### Problem requirements
Using the listing below, set down each line from the line containing "Write part 2 of" through the line containing "return [(x, 0, 0), (x, radius", both ends included, exactly and with nothing added.
>>
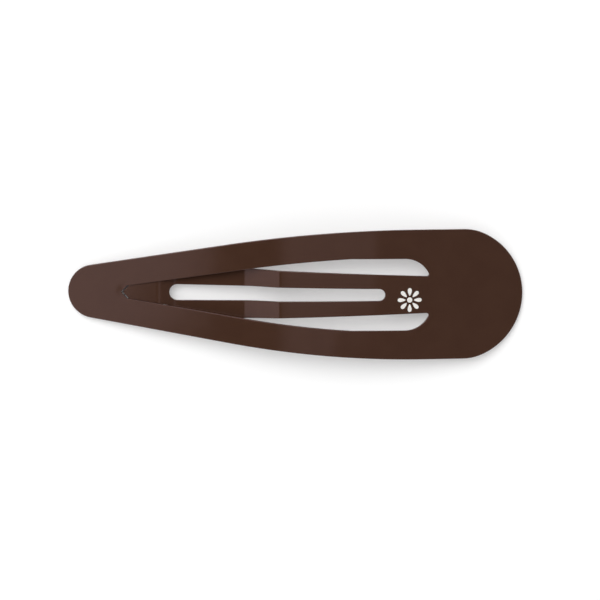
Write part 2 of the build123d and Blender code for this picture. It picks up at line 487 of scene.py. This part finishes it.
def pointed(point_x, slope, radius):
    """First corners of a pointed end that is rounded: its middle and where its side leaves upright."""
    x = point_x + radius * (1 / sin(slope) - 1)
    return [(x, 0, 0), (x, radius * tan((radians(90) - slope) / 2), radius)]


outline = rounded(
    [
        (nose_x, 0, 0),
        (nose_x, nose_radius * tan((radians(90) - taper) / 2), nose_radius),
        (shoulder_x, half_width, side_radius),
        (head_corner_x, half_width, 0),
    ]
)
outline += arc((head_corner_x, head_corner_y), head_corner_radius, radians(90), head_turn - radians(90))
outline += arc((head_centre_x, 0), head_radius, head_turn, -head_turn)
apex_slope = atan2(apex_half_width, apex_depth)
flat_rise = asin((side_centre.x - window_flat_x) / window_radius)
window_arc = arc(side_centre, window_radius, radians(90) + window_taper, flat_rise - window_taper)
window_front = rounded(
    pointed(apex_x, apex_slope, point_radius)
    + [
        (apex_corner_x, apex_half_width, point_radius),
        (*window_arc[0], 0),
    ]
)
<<
>>
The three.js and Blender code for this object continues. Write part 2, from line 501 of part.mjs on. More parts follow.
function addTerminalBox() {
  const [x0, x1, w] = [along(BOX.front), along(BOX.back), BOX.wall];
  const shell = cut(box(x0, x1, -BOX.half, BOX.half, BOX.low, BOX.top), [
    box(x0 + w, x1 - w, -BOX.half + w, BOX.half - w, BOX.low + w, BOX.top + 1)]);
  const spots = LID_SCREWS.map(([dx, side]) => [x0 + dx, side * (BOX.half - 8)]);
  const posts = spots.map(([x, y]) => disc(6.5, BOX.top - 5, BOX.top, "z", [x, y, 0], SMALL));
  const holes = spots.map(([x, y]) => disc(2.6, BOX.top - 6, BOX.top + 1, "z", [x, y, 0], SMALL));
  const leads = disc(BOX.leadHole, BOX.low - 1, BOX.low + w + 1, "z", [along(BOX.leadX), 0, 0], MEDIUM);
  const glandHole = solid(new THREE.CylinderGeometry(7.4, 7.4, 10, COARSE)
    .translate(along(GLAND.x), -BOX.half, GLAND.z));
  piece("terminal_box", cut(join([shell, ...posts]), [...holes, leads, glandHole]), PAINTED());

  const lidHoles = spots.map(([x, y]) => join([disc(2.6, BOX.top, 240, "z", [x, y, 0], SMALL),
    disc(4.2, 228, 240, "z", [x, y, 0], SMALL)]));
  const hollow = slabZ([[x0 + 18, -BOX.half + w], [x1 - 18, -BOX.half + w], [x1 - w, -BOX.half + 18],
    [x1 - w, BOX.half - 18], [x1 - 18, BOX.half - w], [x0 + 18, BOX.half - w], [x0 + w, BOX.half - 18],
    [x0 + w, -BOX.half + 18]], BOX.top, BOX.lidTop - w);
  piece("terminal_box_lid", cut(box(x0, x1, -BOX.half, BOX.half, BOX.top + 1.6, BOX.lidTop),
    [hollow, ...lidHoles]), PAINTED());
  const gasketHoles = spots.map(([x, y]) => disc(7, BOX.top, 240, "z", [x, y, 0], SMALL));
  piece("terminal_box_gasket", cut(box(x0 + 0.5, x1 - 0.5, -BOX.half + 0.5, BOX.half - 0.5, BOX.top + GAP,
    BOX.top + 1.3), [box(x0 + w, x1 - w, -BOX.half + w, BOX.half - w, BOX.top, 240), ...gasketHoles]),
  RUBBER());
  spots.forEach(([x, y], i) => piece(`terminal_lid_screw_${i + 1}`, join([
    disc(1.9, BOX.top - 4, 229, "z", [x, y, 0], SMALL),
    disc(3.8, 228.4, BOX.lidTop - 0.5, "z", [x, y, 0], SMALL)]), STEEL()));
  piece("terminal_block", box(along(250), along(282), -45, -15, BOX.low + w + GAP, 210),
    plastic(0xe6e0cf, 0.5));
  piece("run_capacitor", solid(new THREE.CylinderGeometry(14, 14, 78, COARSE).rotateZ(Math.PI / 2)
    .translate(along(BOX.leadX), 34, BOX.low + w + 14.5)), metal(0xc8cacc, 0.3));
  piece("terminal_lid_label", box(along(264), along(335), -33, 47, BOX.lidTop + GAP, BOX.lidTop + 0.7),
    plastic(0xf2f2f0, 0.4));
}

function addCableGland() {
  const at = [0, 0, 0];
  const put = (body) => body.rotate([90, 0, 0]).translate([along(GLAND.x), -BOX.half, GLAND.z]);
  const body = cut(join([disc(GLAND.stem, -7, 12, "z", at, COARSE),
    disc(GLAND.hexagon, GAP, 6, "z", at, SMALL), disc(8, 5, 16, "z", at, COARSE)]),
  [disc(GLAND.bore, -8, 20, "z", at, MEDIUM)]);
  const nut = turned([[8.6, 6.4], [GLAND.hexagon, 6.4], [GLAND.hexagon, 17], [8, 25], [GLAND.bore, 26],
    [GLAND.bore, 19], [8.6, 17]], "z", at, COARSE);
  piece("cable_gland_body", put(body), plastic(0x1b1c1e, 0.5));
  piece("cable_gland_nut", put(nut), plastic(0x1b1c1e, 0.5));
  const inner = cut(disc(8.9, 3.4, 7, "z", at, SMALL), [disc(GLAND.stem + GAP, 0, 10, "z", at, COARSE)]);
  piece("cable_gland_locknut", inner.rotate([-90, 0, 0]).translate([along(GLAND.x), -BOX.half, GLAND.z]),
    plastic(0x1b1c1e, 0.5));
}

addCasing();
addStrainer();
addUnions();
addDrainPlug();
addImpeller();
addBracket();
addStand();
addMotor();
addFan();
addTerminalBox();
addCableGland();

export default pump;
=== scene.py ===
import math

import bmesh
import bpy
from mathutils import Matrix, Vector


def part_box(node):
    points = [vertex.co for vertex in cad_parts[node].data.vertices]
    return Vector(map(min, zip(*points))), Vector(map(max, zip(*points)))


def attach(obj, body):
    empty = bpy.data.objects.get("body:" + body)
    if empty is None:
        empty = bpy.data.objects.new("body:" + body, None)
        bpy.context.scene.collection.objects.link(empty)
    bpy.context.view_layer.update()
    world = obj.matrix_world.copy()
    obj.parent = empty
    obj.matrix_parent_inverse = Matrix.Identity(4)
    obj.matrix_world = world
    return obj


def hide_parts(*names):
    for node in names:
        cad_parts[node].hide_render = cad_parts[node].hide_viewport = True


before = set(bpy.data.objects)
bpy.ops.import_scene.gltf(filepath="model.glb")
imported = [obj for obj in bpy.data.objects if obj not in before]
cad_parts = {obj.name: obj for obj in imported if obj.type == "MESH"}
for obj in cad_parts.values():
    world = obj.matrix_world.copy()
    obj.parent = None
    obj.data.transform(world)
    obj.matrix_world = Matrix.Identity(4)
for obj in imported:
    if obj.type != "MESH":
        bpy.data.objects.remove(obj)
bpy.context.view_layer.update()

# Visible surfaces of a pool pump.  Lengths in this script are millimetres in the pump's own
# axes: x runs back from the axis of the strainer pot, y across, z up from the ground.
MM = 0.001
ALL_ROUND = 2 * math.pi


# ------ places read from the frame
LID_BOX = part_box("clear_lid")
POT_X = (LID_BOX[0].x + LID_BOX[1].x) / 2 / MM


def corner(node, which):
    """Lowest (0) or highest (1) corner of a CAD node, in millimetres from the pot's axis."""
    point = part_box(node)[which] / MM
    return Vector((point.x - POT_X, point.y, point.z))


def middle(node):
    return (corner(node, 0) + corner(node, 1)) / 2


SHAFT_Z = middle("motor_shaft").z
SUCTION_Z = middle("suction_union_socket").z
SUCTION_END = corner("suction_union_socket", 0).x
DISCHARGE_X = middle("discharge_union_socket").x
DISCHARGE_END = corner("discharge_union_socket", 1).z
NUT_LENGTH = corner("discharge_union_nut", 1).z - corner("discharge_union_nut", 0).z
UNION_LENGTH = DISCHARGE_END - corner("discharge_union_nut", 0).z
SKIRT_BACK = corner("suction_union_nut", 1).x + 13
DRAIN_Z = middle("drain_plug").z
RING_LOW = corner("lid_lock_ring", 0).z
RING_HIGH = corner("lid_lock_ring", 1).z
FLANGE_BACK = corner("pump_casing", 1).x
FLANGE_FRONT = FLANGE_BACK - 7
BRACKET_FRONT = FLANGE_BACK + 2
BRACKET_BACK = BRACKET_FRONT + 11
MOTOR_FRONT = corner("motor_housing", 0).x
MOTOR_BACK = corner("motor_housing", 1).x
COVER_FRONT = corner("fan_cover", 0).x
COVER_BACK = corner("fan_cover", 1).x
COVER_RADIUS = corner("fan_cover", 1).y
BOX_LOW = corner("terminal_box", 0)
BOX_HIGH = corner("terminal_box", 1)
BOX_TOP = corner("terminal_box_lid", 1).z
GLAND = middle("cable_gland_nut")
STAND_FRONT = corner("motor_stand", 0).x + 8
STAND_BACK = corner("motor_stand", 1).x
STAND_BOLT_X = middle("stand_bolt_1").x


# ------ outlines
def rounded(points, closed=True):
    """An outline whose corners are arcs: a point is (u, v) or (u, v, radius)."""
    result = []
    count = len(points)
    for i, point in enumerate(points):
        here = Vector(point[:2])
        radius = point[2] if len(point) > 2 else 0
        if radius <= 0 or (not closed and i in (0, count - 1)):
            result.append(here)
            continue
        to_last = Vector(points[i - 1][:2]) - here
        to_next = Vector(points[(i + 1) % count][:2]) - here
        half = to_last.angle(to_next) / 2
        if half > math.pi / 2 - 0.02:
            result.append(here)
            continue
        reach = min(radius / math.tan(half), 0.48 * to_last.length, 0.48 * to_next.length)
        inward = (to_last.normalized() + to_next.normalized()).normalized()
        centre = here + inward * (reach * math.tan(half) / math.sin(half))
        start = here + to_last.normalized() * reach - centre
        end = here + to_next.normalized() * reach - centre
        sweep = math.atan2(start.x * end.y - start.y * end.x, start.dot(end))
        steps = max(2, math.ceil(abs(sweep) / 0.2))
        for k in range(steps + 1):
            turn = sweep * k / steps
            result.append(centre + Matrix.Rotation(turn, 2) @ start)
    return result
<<
### Exercise response
Write part 2 of the build123d and Blender code for this picture. It picks up at line 487 of scene.py. This part finishes it.
def pointed(point_x, slope, radius):
    """First corners of a pointed end that is rounded: its middle and where its side leaves upright."""
    x = point_x + radius * (1 / sin(slope) - 1)
    return [(x, 0, 0), (x, radius * tan((radians(90) - slope) / 2), radius)]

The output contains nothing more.